One fan complained that the O'Neil/Adams story trivialized the subject of feminism by simply using a bunch of female monsters as the hero's adversaries. I might have validated a story that was simply out-and-out gynophobic, like certain EC horror-stories that I'll be addressing in future. But O'Neil and Adams maintain the butt-kicking Black Canary as an icon of formidable femininity, so the creators certainly aren't downgrading women as a whole. Perhaps the key to this awkward, inconsistent tale is that of male melodrama, for when Green Lantern is hauled before Medusa, he's condemned to death simply for "being like he who banished us" Black Canary shows up and talks Medusa out of killing the hero by revealing that they've been manipulated by another man, rather than being helped by a fellow female. So the moral, such as it is, is not to assume that shared sex organs mean shared interests.

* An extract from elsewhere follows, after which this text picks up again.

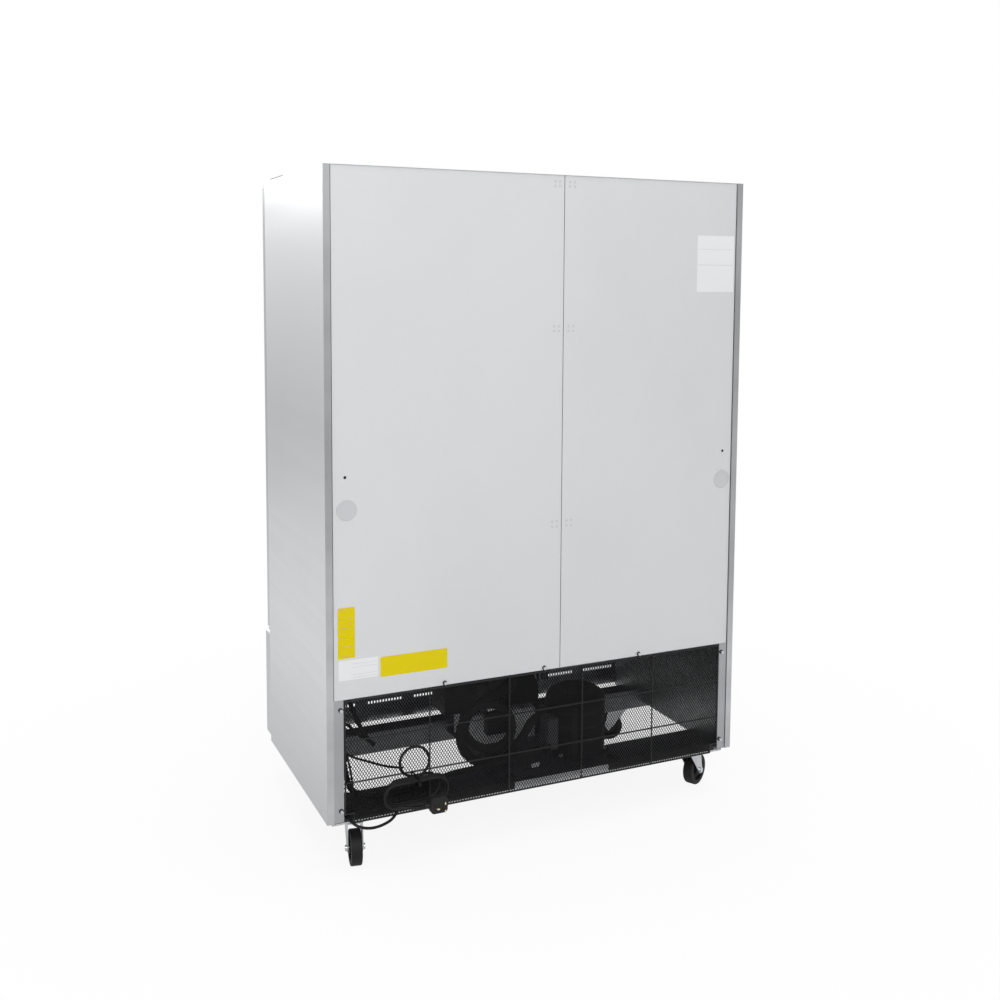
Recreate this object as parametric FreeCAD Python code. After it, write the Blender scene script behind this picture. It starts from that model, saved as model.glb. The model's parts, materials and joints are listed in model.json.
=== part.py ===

It's also interesting that although the Amazons don't like being in the dimensional otherverse, nothing whatever is said in the story's hurry-up-and-finish conclusion about Green Lantern or his fellow superheroes freeing them from their exile. Granted, such a motley crew wouldn't fit in on modern Earth, but it seems like even the narrative's author wanted to get rid of these female foes as soon as he'd conceived them-- an interesting contrast to the more incisive treatment of feminine concerns in the earlier
"Star Sapphire" stories in this title.